Not every student makes it through Ben Davis. Between 10th grade when teens enroll and graduation, the class size shrinks by about 20 percent, state data show. That rate is fairly typical for early college programs, according to Edmunds, and most students leave because they move out of district, Daugherty said. But students said they knew other teens who transferred out because the program was too much work or they were falling behind in classes.

“Every semester people leave,” Witham said. “You have to really be dedicated to your education, and you have to be really ambitious to go here and succeed.”

Having committed students is one important reason Ben Davis is thriving, but Taylor believes there’s another essential ingredient to the program’s success: the strong support and personal attention at the school.

Like many early colleges, Ben Davis is a small school with just 384 students, which helps create a close-knit community, where students say they recognize others in the halls and counselors always notice if their grades start to slip.

The district intentionally placed the school in a building apart from the regular high school to build a sense of community, Taylor said.

“We have the students in one place,” he said. “Every adult in this building is focused on providing the supports necessary for students to graduate.”

It was a difficult adjustment for Ramos-Ochoa, who left behind many friends for early college, but over the last four years, she’s come to love it.

“The staff know me. The janitors know me,” she said. “That’s what I like about the school.”

The small-school version of early college is fairly common, and the research showing strong results also has focused on that small school model. Edmunds team is following students in small, college-based programs and the schools in the AIR study had an average of 290 students.

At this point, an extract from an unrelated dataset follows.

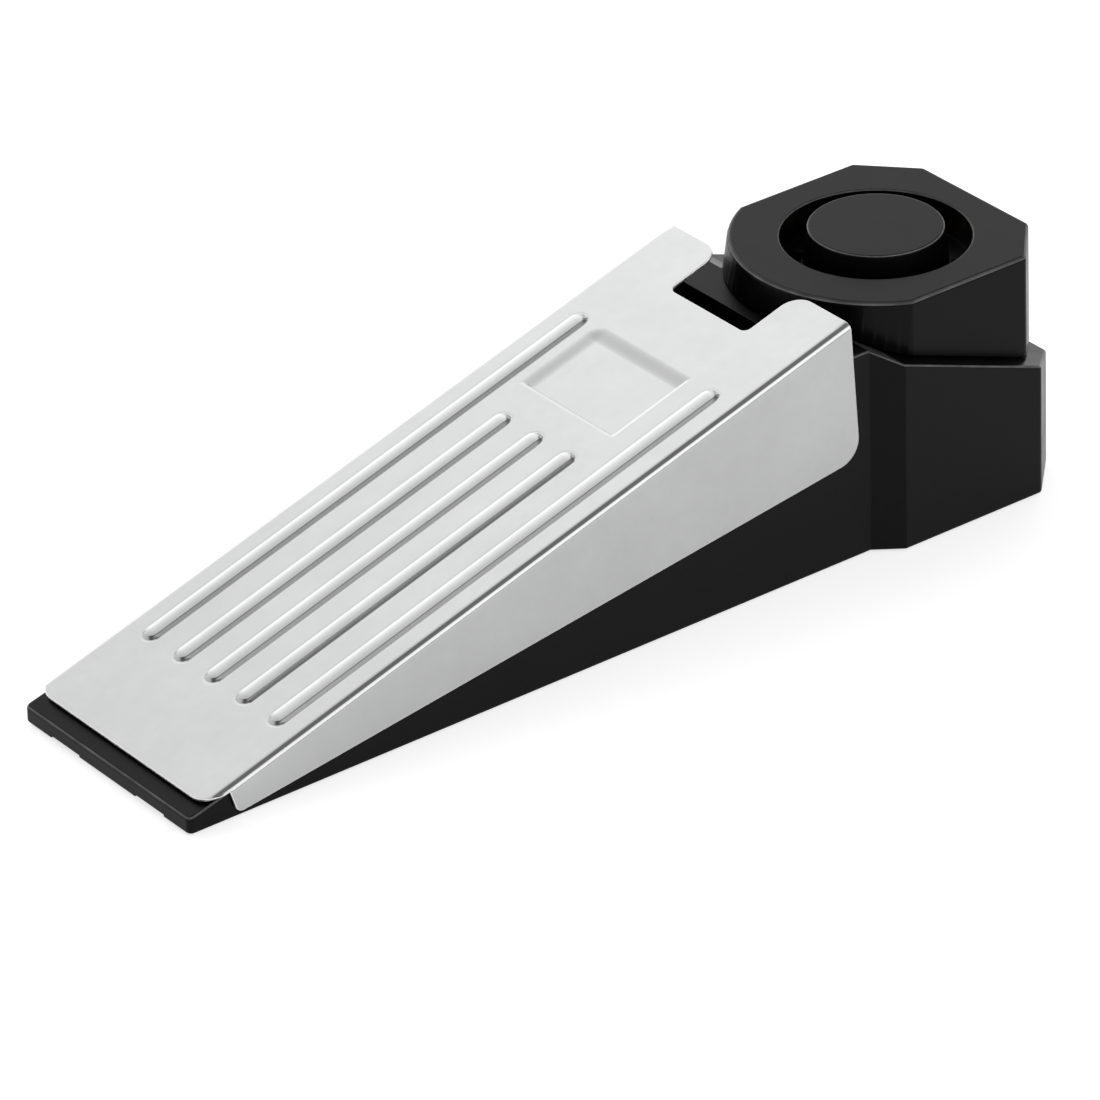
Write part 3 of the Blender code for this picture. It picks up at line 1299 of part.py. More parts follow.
def make_board():
    """The circuit board and the parts that stand on it."""
    half = BOARD_WIDTH * HALF
    board = block("circuit_board", (BOARD_FRONT, BOARD_REAR), (-half, half), (BOARD_HEIGHT, BOARD_TOP))
    for index, (x, y) in enumerate(post_places()[:2]):
        ends = [(x, y, 0), (x, y, BOARD_TOP + OVERRUN)]
        cut(board, rod(f"board_hole_{index}", *ends, PILOT_RADIUS, SMALL_ROUND_SIDES))
    piece(board, "board_green")
    foot = PART_FOOT
    chip_x = DIAL_X - CHIP_AHEAD_OF_DIAL
    chip_y = CHIP_WIDTH
    x_range = (chip_x - CHIP_LENGTH * HALF, chip_x + CHIP_LENGTH * HALF)
    y_range = (chip_y - CHIP_WIDTH * HALF, chip_y + CHIP_WIDTH * HALF)
    piece(block("driver_chip", x_range, y_range, (foot, foot + CHIP_HEIGHT)), "chip_black")
    coil_place = (BOARD_FRONT + COIL_INSET, -COIL_INSET)
    transistor_place = (DIAL_X + TRANSISTOR_BEHIND_DIAL, -COIL_RADIUS)
    capacitor_side = SWITCH_WIDTH * HALF + CAPACITOR_RADIUS + CAPACITOR_CLEARANCE
    capacitor_place = (BOARD_REAR - CAPACITOR_INSET, capacitor_side)
    stand = [
        ("step_up_coil", coil_place, COIL_RADIUS, COIL_HEIGHT, "ferrite"),
        ("transistor", transistor_place, TRANSISTOR_RADIUS, TRANSISTOR_HEIGHT, "chip_black"),
        ("capacitor", capacitor_place, CAPACITOR_RADIUS, CAPACITOR_HEIGHT, "capacitor_blue"),
    ]
    for name, place, radius, height, colour in stand:
        can = rod(name, (*place, foot), (*place, foot + height), radius, SMALL_ROUND_SIDES)
        piece(can, colour, smooth=True)
    start = DIAL_X + GAP
    y = -BOARD_WIDTH * HALF + POST_INSET
    z = foot + RESISTOR_RADIUS
    ends = [(start, y, z), (start + RESISTOR_LENGTH, y, z)]
    piece(rod("resistor", *ends, RESISTOR_RADIUS, SMALL_ROUND_SIDES), "resistor_tan", smooth=True)


def make_power_switch():
    """The slide switch at the board's rear edge, and its knob in the rear wall's slot."""
    half = SWITCH_WIDTH * HALF
    rear = REAR_WALL_INSIDE - GAP * 4
    x_range = (rear - SWITCH_LENGTH, rear)
    body = block("power_switch", x_range, (-half, half), (PART_FOOT, PART_FOOT + SWITCH_HEIGHT))
    piece(body, "grey_plastic")
    tip = LENGTH - BASE_DRAFT - KNOB_SHY
    y_range = (KNOB_REST_Y - KNOB_WIDTH * HALF, KNOB_REST_Y + KNOB_WIDTH * HALF)
    z_range = (SWITCH_MIDDLE - KNOB_HEIGHT * HALF, SWITCH_MIDDLE + KNOB_HEIGHT * HALF)
    knob = block("power_knob", (rear + GAP, tip), y_range, z_range)
    set_origin(knob, (rear + GAP, KNOB_REST_Y, SWITCH_MIDDLE))
    piece(knob, "grey_plastic")


def make_dial():
    """The sensitivity dial in the bottom cover, and the control on the board that it turns."""
    bottom = DIAL_SHY
    flange_foot = COVER_THICKNESS + GAP
    flange_top = flange_foot + GAP * 2
    control_foot = BOARD_HEIGHT - GAP - POT_HEIGHT
    wide = DIAL_RADIUS + DIAL_FLANGE
    shaft = DIAL_SHAFT_RADIUS
    top = control_foot - GAP
    profile = [(0, bottom), (DIAL_RADIUS, bottom), (DIAL_RADIUS, flange_foot), (wide, flange_foot)]
    profile += [(wide, flange_top), (shaft, flange_top), (shaft, top), (0, top)]
    dial = turned("sensitivity_dial", profile, (DIAL_X, 0))
    length = DIAL_RADIUS - DIAL_SLOT_WIDTH
    half = DIAL_SLOT_WIDTH * HALF
    x_range = (DIAL_X - length, DIAL_X + length)
    cut(dial, block("dial_slot", x_range, (-half, half), (-OVERRUN, bottom + DIAL_SLOT_DEPTH)))
    set_origin(dial, (DIAL_X, 0, bottom))
    piece(dial, "grey_plastic", smooth=True)
    half = POT_SIZE * HALF
    x_range = (DIAL_X - half, DIAL_X + half)
    z_range = (control_foot, control_foot + POT_HEIGHT)
    piece(block("sensitivity_control", x_range, (-half, half), z_range), "white_plastic")


def screw(name, x, y, seat, length, up=1):
    """A slotted screw. Its head's inner face is at the seat, and the shank runs up or down from it."""
    outside = seat - up * SCREW_HEAD_HEIGHT
    tip = seat + up * length
    profile = [(0, outside), (SCREW_HEAD_RADIUS, outside), (SCREW_HEAD_RADIUS, seat)]
    profile += [(SCREW_SHANK_RADIUS, seat), (SCREW_SHANK_RADIUS, tip), (0, tip)]
    thing = turned(name, profile, (x, y), SMALL_ROUND_SIDES)
    half = SCREW_SLOT_WIDTH * HALF
    x_range = (x - SCREW_HEAD_RADIUS * 2, x + SCREW_HEAD_RADIUS * 2)
    depths = sorted([outside - up * OVERRUN, outside + up * SCREW_SLOT_DEPTH])
    cut(thing, block(f"{name}_slot", x_range, (y - half, y + half), depths))
    piece(thing, "bright_steel")


def make_screws():
    seat = SCREW_SHY + SCREW_HEAD_HEIGHT
    for index, (x, y) in enumerate(cover_screw_places()):
        screw(f"cover_screw_{index + 1}", x, y, seat, COVER_SCREW_LENGTH)
    for index, (x, y) in enumerate(head_screw_places()):
        screw(f"head_screw_{index + 1}", x, y, head_screw_seat() - GAP, HEAD_SCREW_LENGTH)
    for index, (x, y) in enumerate(post_places()[:2]):
        screw(f"board_screw_{index + 1}", x, y, PART_FOOT, BOARD_SCREW_LENGTH, -1)


def main():
    clear_scene()
    frame = bpy.data.objects.new("wedge_frame", None)
    bpy.context.scene.collection.objects.link(frame)
    frame.location = (-LENGTH * HALF, 0, PAD_PROUD)
    make_base()
    make_cover()
    make_lid()
    make_pads()
    make_plate()
    make_hinge_pin()
    make_head()
    make_cap()
    make_sounder()
    make_trigger()
    make_springs()
    make_battery()
    make_board()
    make_power_switch()
    make_dial()
    make_screws()
    make_leads()


main()
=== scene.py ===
"""Looks of the door stop alarm: finishes, finer visible shells, studio and camera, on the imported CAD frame.

Lengths are metres in the row frame. The plate's own sizes follow the CAD source, measured along its slope.
"""

import json
import math
from typing import NamedTuple

import bmesh
import bpy
from mathutils import Matrix, Vector
from mathutils.geometry import delaunay_2d_cdt


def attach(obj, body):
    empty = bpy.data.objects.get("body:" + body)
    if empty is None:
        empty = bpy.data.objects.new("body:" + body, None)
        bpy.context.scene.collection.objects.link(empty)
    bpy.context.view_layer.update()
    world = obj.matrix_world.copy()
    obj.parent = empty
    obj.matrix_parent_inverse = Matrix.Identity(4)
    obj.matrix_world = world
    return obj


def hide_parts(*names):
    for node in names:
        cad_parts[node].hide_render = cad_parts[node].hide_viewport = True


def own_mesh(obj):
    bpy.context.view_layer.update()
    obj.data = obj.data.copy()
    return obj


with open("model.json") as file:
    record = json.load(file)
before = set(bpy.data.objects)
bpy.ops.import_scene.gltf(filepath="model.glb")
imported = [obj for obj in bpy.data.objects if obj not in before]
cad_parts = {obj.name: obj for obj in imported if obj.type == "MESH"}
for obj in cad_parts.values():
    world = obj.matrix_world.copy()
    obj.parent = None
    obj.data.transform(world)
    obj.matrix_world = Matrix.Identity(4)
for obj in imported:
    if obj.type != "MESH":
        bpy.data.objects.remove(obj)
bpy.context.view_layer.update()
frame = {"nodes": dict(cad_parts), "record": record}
MM = 0.001

# Camera, fitted to corner points of the photograph
CAMERA_AZIMUTH = math.radians(-36.892)
CAMERA_ELEVATION = math.radians(29.798)
CAMERA_ROLL = math.radians(-1.687)
CAMERA_LENS = 243.07
CAMERA_SENSOR = 36.0
CAMERA_DISTANCE = 1.0038
CAMERA_CLIP_START = 0.01
CAMERA_TARGET = (-0.02509, -0.03182, 0.03042)

# Where the CAD model's own frame lies in the row frame: x from the nose, z from the plastic underside
NOSE_X = -78.0 * MM
UNDERSIDE_Z = 0.3 * MM

# Plate, measured along its slope from the foot of its front edge
PLATE_FOOT_HEIGHT = 3.35 * MM
PLATE_FOOT = Vector((NOSE_X, 0, UNDERSIDE_Z + PLATE_FOOT_HEIGHT))
PLATE_RISE = 34.35 * MM
PLATE_RUN = 112.6 * MM
PLATE_ANGLE = math.atan(PLATE_RISE / PLATE_RUN)
SHEET = 0.5 * MM
PLATE_HALF_WIDTH = 20.4 * MM
BEND_RADIUS = 1.15 * MM
PLATE_FRONT = 2.5 * MM
PLATE_REAR = 120.5 * MM
PLATE_CORNER = 3.8 * MM
EAR_CORNER = 3.2 * MM
NOTCH_DEPTH = 9.9 * MM
NOTCH_HALF_WIDTH = 8.55 * MM
NOTCH_CORNER = 1.2 * MM
FLANGE_START = 6.6 * MM
FLANGE_FRONT_DEPTH = 4.5 * MM
FLANGE_REAR_DEPTH = 21.5 * MM
FLANGE_REAR_LEAN = 4.8 * MM
FLANGE_FRONT_CORNER = 1.2 * MM
FLANGE_REAR_CORNER = 3.8 * MM
LIP_DEPTH = 0.65 * MM
SHEET_EDGE = 0.12 * MM
ROUND_SHARE = 0.71
CUT_EDGE_INDEX = 1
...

In Indiana, however, there’s a growing movement to launch early college programs within larger traditional high schools. Of the 12 early colleges endorsed by CELL, only four are independent schools like Ben Davis. The others are embedded in larger high schools.

When the early college trend began more than a decade ago, schools were primarily based at colleges, said Tyonka Rimawi, director of early college for CELL. In Indiana more early colleges are independent or based in mainstream high schools because they serve rural areas without college or university campuses, she said.

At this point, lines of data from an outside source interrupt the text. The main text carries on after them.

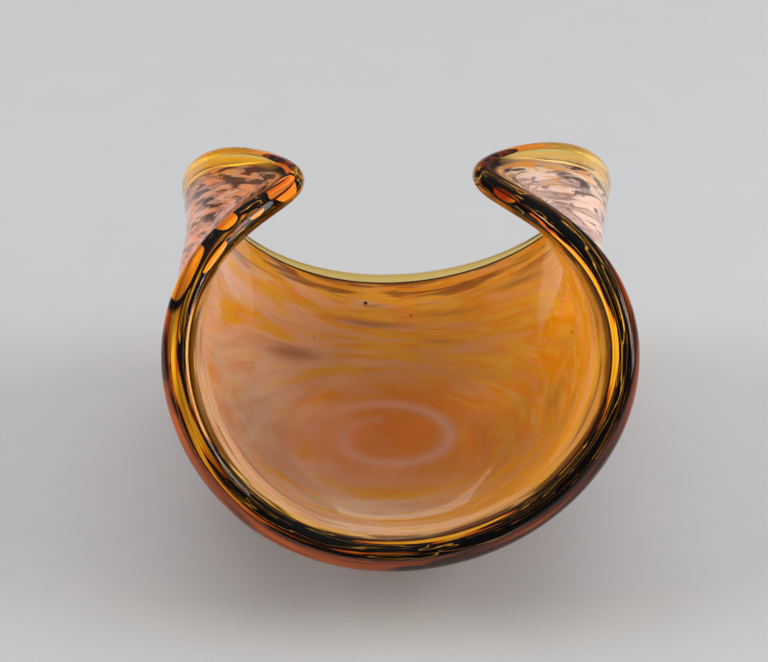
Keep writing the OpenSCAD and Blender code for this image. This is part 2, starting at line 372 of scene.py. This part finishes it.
def opaline_inside():
    """The inner face of the milky layer, seen through amber: peach to orange in soft drawn-out clouds."""
    s = Shader("opaline_inside")
    flow, place = s.mark("flow"), s.mark("place")
    x, y, up = (s.parts(place)[k] for k in range(3))
    clouds = s.noise(s.stretch(flow, 24, 24, 40), 0.6, 0.5, 0.5)
    flecks = s.noise(s.stretch(flow, 44, 44, 78), 1.0, 0.5, 0.5)
    hairs = s.noise(s.stretch(flow, 40, 40, 260), 2.0, 0.5, 0.2)

    # amber grows from the left wall to the right and the back
    side = s.math("MULTIPLY_ADD", x, 0.62, 0.56)
    side = s.math("MULTIPLY_ADD", y, 0.26, side)
    amber = s.math("MULTIPLY_ADD", s.math("SUBTRACT", clouds, 0.5), 2.9, side)
    amber = s.math("MULTIPLY_ADD", s.math("SUBTRACT", flecks, 0.5), 1.8, amber)
    amber = s.step(amber, -0.05, 1.05)
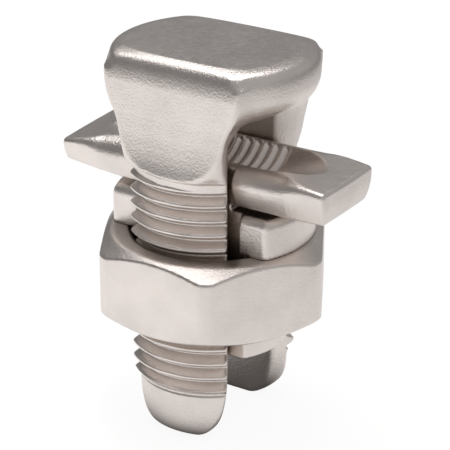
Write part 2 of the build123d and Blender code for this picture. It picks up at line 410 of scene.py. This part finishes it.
def head_field(x, y, z):
    """Head and necks of the split bolt; the rim lies a little closer on the left, as forged."""
    closer = RIM_CLOSER * np.clip(-x / 8, 0, 1) * np.clip((HEAD_TOP - 0.1 - z) / 1.4, 0, 1)
    under = (SLOT_TOP + UNDER_SLOPE * (np.abs(x) - UNDER_START) - z) / math.hypot(1, UNDER_SLOPE)
    cap = round_max(outline_distance(RIM, np.hypot(x, y) + closer, z), under, 0.5)
    blend = 0.35 + 0.5 * np.clip((np.abs(x) - 5.2) / 1.5, 0, 1)
    body = round_min(cap, np.maximum(shank_field(x, y, z), z - NECK_TOP), blend)
    flat = np.abs(y) - np.interp(z, *FLAT.T)
    behind = BACK_ROLL * np.clip(y, 0, 1) * np.clip((z - BACK_ROLL_START) / 1.5, 0, 1)
    flat = np.where(z > 31, outline_distance(ROLL, np.abs(y) - behind, z), flat)
    body = round_max(body, flat, np.interp(z, [28, 31], [0.22, 0.35]))
    body = round_max(body, -round_max(np.abs(y) - SLOT, z - SLOT_TOP, 0.9), 0.2)
    return np.maximum(np.maximum(body, z - HEAD_TOP), SEAM - 0.6 - z)


head_points, head_quads = skin(head_field, (-10.1, -8.1, SEAM - 0.9), (10.1, 8.1, 36.9),
                               (0.17, 0.17, 0.165))
print("head and necks:", len(head_quads), "quads")

# %% [markdown]
# ## The split bolt: two legs
# A leg is a stack of rings. Each ring is found by looking outwards from the middle of the leg in every
# direction until the forging's field turns positive. Where the thread will be, the rings are tilted
# to follow its helix, and they lie close together at the crest and at the root, so that the thread
# comes out crisp. Near the corners of the leg the points of a ring are closer too.
# CORE is how far a leg's middle line lies from the bolt's axis. PHASES are the rings' places from a
# crest to the next root, in pitches. The top rings end inside the head.

# %% Leg blanks
CORE = 5.6
PHASES = (0, 0.04, 0.07, 0.10, 0.14, 0.20, 0.27, 0.34, 0.39, 0.43, 0.5)
MID_LEG = 15.0
RING_POINTS = 90
TIP_END, NECK_START = 4.0, 25.85


def leg_rays(turn, z):
    """Distance from the leg's middle to its surface, for arrays of direction and height."""
    near, far = np.zeros(z.shape), np.full(z.shape, 7.0)
    for _ in range(34):
        mid = (near + far) / 2
        inside = leg_field(mid * np.cos(turn), CORE + mid * np.sin(turn), z) < 0
        near, far = np.where(inside, mid, near), np.where(inside, far, mid)
    return near


def leg_turns():
    """Directions for one ring: even steps, with more at bends and on the thread's end corners."""
    turn = np.linspace(0, 2 * np.pi, 1441)[:-1]
    dist = leg_rays(turn, np.full(turn.shape, MID_LEG))
    flat = np.stack([dist * np.cos(turn), CORE + dist * np.sin(turn)], 1)
    step = np.roll(flat, -1, axis=0) - flat
    bend = np.unwrap(np.arctan2(step[:, 1], step[:, 0]))
    bend = np.abs(np.diff(bend, append=bend[-1]))
    corner = (np.hypot(*flat.T) > 6.9) & (np.abs(flat[:, 0]) > 4.4)
    way = np.cumsum(np.linalg.norm(step, axis=1) * (1 + 1.8 * corner) + 0.35 * bend)
    return np.interp(np.linspace(0, way[-1], RING_POINTS + 1)[:-1], way, turn)


def leg_heights(middle):
    """Ring heights on the leg's middle line: even at both ends, following the thread between."""
    first = CREST_Z + PITCH * (middle - CREST_TURN) / 360
    steps = sorted({f for f in PHASES} | {1 - f for f in PHASES})[:-1]
    thread = [first + PITCH * (k + f) for k in range(-12, 6) for f in steps]
    tip = [0, 0.04, 0.1, 0.18, 0.3, 0.45, 0.65, 0.9, *np.arange(1.2, TIP_END, 0.25)]
    neck = [*np.arange(NECK_START + 0.05, SEAM - 0.05, 0.1), SEAM, SEAM + 0.01, SEAM + 0.4]
    return np.array(tip + [z for z in thread if TIP_END < z < NECK_START] + neck)


def leg_blank(side):
    """Points and faces of one leg, for side +1 at the rear and -1 at the front."""
    turn = leg_turns()
    heights = leg_heights(90.0 * side)
    n = len(turn)
    start = leg_rays(turn, np.full(n, MID_LEG))
    polar = np.arctan2(CORE + start * np.sin(turn), start * np.cos(turn)) - math.pi / 2
    share = np.interp(heights, [2.0, 4.4, 24.6, SEAM - 0.1], [0, 1, 1, 0])
    z = heights[:, None] + PITCH * side * polar[None, :] / (2 * math.pi) * share[:, None]
    dist = leg_rays(np.broadcast_to(turn, z.shape), z)
    dist = dist - 0.06 * (heights[:, None] > SEAM)
    x = dist * np.cos(turn)
    y = CORE + dist * np.sin(turn)
    points = np.stack([x, side * y, z], -1).reshape(-1, 3)
    faces = [list(range(n))[::-1], [len(points) - n + i for i in range(n)]]
    for k in range(len(heights) - 1):
        a = k * n
        faces += [[a + i, a + (i + 1) % n, a + n + (i + 1) % n, a + n + i] for i in range(n)]
    if side < 0:
        faces = [f[::-1] for f in faces]
    return points, faces


leg_points, leg_faces = [], []
for side in (-1, 1):
    points, faces = leg_blank(side)
    leg_faces += [[i + len(leg_points) for i in f] for f in faces]
    leg_points += points.tolist()
legs = add_piece("legs", leg_points, leg_faces)
print("legs:", len(leg_faces), "faces")

# %% [markdown]
# A thread follows a rule, so Geometry Nodes make it. The tree works out how far each point is along
# the helix, from its height and its angle about the bolt. That gives the radius of the thread there:
# crest, leaning flank and root with softened corners, a little wear, and a run-out at each end.
# Points outside that radius are moved in to it, on the leg towards the leg's middle, so that its side
# faces stay flat. The nut takes the same tree the other way round, with a little play, so that the
# two threads mesh.
# A flank is FLANK pitches long and ends FLANK_END pitches from the middle of the crest. CORNER softens
# both its ends. At the tip the thread runs out over RUN_OUT pitches, to a plain round that stands
# TIP_SHARE of the thread's depth above its root. Above the thread the limit opens by NECK_OUT, so that
# the neck stays as forged.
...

“We knew if we wanted to bring these opportunities to underserved students, we’d have to adjust the model,” Rimawi said.

Last year, Indiana was one of five states chosen to partner with NC New School, a North Carolina based organization, in a push to expand early college in rural communities, funded by a $20 million federal grant. Indiana is still catching up with states that led the early college push, but the state’s emphasis on dual credit has laid the groundwork for expansion, said Angela Quick of NC New School.

Some experts say early college programs within larger high schools cannot precisely replicate the experience students gain at a place like Ben Davis. But Rimawi believes they can still create a shared culture among the students they serve by setting aside time for them to be together or giving them dedicated space in the building.

Schools that adhere to early college principles will be successful regardless of their location, she said.

“It really doesn’t matter whether you’re in a separate school or whether you’re working with a cohort of students,” she said.

As school districts expand early college programs into new contexts, such as large high schools or career and technical education centers, the programs have increasingly little in common with the dedicated early college high schools that have shown such promising results, Edmunds said.

In order to successfully use the early college model to transform schools, leaders must go beyond simply adding more dual enrollment courses to school curriculi, Edmunds said. They also must look deeply at the kind of instruction and support they offer.

“If you can use that as sort of the wage for thinking differently about those things and as sort of a way to align your school improvement work,” Edmunds said. “I think that can be really powerful.”